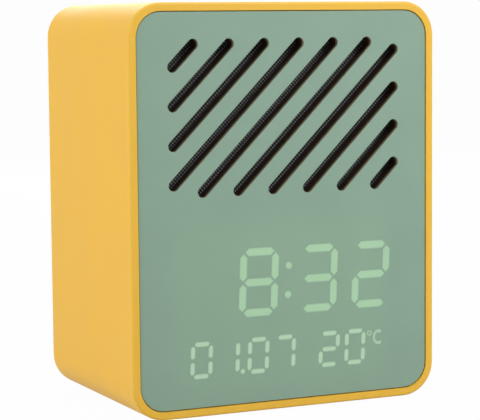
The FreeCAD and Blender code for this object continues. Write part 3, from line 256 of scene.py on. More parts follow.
def tint(tree, share, first, second):
    """A colour between two, each a colour or an output."""
    mix = tree.nodes.new("ShaderNodeMix")
    mix.data_type = "RGBA"
    for value, socket in ((share, mix.inputs[0]), (first, mix.inputs[6]), (second, mix.inputs[7])):
        if isinstance(value, bpy.types.NodeSocket):
            tree.links.new(value, socket)
        else:
            socket.default_value = value
    return mix.outputs[2]


def shade(colour, share):
    """A colour made lighter or darker by a share."""
    return tuple(min(1.0, part * share) for part in colour[:3]) + (1.0,)


def mottled(tree, cloud, colour, darker, lighter):
    """A colour that wanders between two shares of itself, as a noise does."""
    return tint(tree, spread(tree, cloud, 0.0, 1.0), shade(colour, darker), shade(colour, lighter))


def raise_skin(tree, shader, height, distance, strength=0.4):
    """Bumps a shader's surface by a height pattern, over a depth in metres."""
    bump = tree.nodes.new("ShaderNodeBump")
    bump.inputs["Strength"].default_value = strength
    bump.inputs["Distance"].default_value = distance
    tree.links.new(height, bump.inputs["Height"])
    tree.links.new(bump.outputs["Normal"], shader.inputs["Normal"])


def object_axes(tree):
    """The three object coordinates, as outputs."""
    place = tree.nodes.new("ShaderNodeTexCoord")
    split = tree.nodes.new("ShaderNodeSeparateXYZ")
    tree.links.new(place.outputs["Object"], split.inputs["Vector"])
    return split.outputs


def edge_rub(tree, low, high, width):
    """1 along the outer edges of a box, and 0 a width away from them."""
    middle, half = (low + high) / 2, (high - low) / 2
    near = []
    for axis, output in enumerate(object_axes(tree)):
        reach = calculate(tree, "ABSOLUTE", calculate(tree, "SUBTRACT", output, middle[axis]))
        near.append(spread(tree, reach, 0.0, 1.0, half[axis] - width, half[axis]))
    pairs = [calculate(tree, "MULTIPLY", near[a], near[b]) for a, b in ((0, 1), (1, 2), (0, 2))]
    return calculate(tree, "MAXIMUM", calculate(tree, "MAXIMUM", pairs[0], pairs[1]), pairs[2])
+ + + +
Exercise requirements: Using the data above, reproduce every line exactly.

Response:
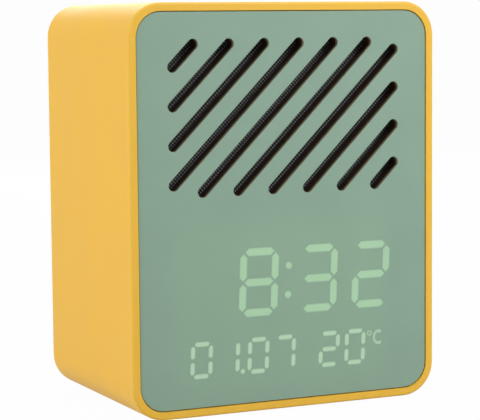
The FreeCAD and Blender code for this object continues. Write part 3, from line 256 of scene.py on. More parts follow.
def tint(tree, share, first, second):
    """A colour between two, each a colour or an output."""
    mix = tree.nodes.new("ShaderNodeMix")
    mix.data_type = "RGBA"
    for value, socket in ((share, mix.inputs[0]), (first, mix.inputs[6]), (second, mix.inputs[7])):
        if isinstance(value, bpy.types.NodeSocket):
            tree.links.new(value, socket)
        else:
            socket.default_value = value
    return mix.outputs[2]


def shade(colour, share):
    """A colour made lighter or darker by a share."""
    return tuple(min(1.0, part * share) for part in colour[:3]) + (1.0,)


def mottled(tree, cloud, colour, darker, lighter):
    """A colour that wanders between two shares of itself, as a noise does."""
    return tint(tree, spread(tree, cloud, 0.0, 1.0), shade(colour, darker), shade(colour, lighter))


def raise_skin(tree, shader, height, distance, strength=0.4):
    """Bumps a shader's surface by a height pattern, over a depth in metres."""
    bump = tree.nodes.new("ShaderNodeBump")
    bump.inputs["Strength"].default_value = strength
    bump.inputs["Distance"].default_value = distance
    tree.links.new(height, bump.inputs["Height"])
    tree.links.new(bump.outputs["Normal"], shader.inputs["Normal"])


def object_axes(tree):
    """The three object coordinates, as outputs."""
    place = tree.nodes.new("ShaderNodeTexCoord")
    split = tree.nodes.new("ShaderNodeSeparateXYZ")
    tree.links.new(place.outputs["Object"], split.inputs["Vector"])
    return split.outputs


def edge_rub(tree, low, high, width):
    """1 along the outer edges of a box, and 0 a width away from them."""
    middle, half = (low + high) / 2, (high - low) / 2
    near = []
    for axis, output in enumerate(object_axes(tree)):
        reach = calculate(tree, "ABSOLUTE", calculate(tree, "SUBTRACT", output, middle[axis]))
        near.append(spread(tree, reach, 0.0, 1.0, half[axis] - width, half[axis]))
    pairs = [calculate(tree, "MULTIPLY", near[a], near[b]) for a, b in ((0, 1), (1, 2), (0, 2))]
    return calculate(tree, "MAXIMUM", calculate(tree, "MAXIMUM", pairs[0], pairs[1]), pairs[2])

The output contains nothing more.